## Why decoherence and entanglement have nothing to do with Schrödinger’s cat

There’s apparently an interpretation of the Schrödinger cat paradox that claims it is explained by quantum decoherence.  I ran across this on Quora where someone had asked about decoherence.  Someone from SLAC gave a mathematically correct answer, but attributed it to decoherence.  But if we use the usual quantum definition of decoherence, then it actually does not explain what happens.
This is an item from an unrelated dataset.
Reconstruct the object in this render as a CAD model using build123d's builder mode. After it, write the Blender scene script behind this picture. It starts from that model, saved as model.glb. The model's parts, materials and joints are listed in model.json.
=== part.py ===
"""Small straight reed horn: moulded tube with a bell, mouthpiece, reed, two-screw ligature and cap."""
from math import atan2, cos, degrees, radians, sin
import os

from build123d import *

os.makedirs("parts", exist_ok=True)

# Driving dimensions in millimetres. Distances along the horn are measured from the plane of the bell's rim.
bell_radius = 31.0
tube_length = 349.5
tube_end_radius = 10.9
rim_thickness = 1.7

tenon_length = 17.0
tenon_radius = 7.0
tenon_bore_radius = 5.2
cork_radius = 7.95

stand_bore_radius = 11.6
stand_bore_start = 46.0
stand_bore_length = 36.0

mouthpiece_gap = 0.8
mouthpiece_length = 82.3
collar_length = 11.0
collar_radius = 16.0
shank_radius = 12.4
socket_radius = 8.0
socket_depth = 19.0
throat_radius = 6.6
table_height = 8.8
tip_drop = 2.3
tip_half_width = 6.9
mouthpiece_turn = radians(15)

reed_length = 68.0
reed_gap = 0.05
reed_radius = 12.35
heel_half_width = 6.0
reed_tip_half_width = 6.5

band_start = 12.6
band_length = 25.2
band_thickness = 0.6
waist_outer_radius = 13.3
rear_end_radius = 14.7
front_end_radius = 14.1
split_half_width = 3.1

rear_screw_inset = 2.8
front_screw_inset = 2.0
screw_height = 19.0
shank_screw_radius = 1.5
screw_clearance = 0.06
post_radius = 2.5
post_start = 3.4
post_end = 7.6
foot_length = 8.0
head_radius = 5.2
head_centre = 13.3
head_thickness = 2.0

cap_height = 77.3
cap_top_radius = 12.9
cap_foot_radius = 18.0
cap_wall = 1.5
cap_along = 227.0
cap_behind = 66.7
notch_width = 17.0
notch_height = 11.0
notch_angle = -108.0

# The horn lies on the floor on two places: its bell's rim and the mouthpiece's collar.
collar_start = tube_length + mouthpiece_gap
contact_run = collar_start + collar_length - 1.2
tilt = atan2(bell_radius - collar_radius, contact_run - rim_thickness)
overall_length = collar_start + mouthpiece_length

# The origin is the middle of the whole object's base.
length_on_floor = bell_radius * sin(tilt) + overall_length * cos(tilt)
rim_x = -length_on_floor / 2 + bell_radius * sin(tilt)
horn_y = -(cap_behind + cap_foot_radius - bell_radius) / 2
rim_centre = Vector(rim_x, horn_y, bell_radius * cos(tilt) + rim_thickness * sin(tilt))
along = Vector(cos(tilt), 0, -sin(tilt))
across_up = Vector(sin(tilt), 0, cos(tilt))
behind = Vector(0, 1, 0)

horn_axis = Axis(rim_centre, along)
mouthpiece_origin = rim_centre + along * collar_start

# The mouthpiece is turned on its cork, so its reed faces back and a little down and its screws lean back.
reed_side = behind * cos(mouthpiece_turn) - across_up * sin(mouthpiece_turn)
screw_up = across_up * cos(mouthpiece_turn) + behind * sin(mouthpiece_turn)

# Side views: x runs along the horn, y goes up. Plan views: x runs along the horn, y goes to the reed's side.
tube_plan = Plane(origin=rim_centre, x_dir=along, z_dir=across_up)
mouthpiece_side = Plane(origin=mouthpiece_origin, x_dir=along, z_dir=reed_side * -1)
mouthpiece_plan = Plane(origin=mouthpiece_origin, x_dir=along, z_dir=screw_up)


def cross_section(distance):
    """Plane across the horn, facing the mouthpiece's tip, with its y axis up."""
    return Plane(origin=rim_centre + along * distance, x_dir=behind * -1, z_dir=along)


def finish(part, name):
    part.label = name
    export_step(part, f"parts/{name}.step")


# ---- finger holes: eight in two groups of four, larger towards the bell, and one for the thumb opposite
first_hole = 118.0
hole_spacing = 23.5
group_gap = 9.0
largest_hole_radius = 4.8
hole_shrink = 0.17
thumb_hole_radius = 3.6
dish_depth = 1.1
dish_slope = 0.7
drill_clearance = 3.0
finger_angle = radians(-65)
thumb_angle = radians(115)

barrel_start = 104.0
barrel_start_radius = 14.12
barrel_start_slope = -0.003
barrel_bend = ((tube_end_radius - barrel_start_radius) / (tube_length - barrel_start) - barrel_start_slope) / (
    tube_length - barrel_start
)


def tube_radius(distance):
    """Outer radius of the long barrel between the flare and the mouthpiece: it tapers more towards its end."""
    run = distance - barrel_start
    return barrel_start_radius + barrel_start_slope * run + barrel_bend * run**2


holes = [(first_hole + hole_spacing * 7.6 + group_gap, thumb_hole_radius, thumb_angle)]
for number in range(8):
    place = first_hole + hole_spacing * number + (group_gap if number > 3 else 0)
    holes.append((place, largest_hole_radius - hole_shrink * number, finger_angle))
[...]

To understand all this let’s review coherence and decoherence.

Quantum systems have the ability to exist in superpositional states.  As a simple analogy, suppose we have a bag that contains a bunch of black and white marbles.  Now suppose that we remove a marble from the bag and hold it in our hand, but don’t look at it.  So we don’t (yet) know whether it is a black marble or a white marble.  If the marble were a quantum mechanical object, we would say that, until we open our hand, that marble exists in a ‘coherent’ superposition of black and white states.  Suppose our bag only has two marbles in it.  If we pull out the white marble, we immediately know that the other marble in the bag is black.  We say the marble in our hand is in a ‘pure’ state because when we open our hand to look at it, it is either black or white (e.g. not striped, grey, etc.), i.e. we would say that the black and white outcomes are orthogonal to one another.  So a pure state is one that allows for a coherent superposition of orthogonal states.

But sometimes the world isn’t quite so black and white (pardon the pun).  Instead of marbles, suppose we’re dealing with, say, dogs.  Pure breds would represent the orthogonal states.  So suppose I go to a (strange) shelter where I’m not allowed to see into the pens where they keep the dogs and there is one dog per pen.  Suppose this shelter has only two pure bred dogs – one dachsund and one poodle.  If I choose the first door and it turns out to be a dachsund, then the poodle must be behind the second door.  These are orthogonal states.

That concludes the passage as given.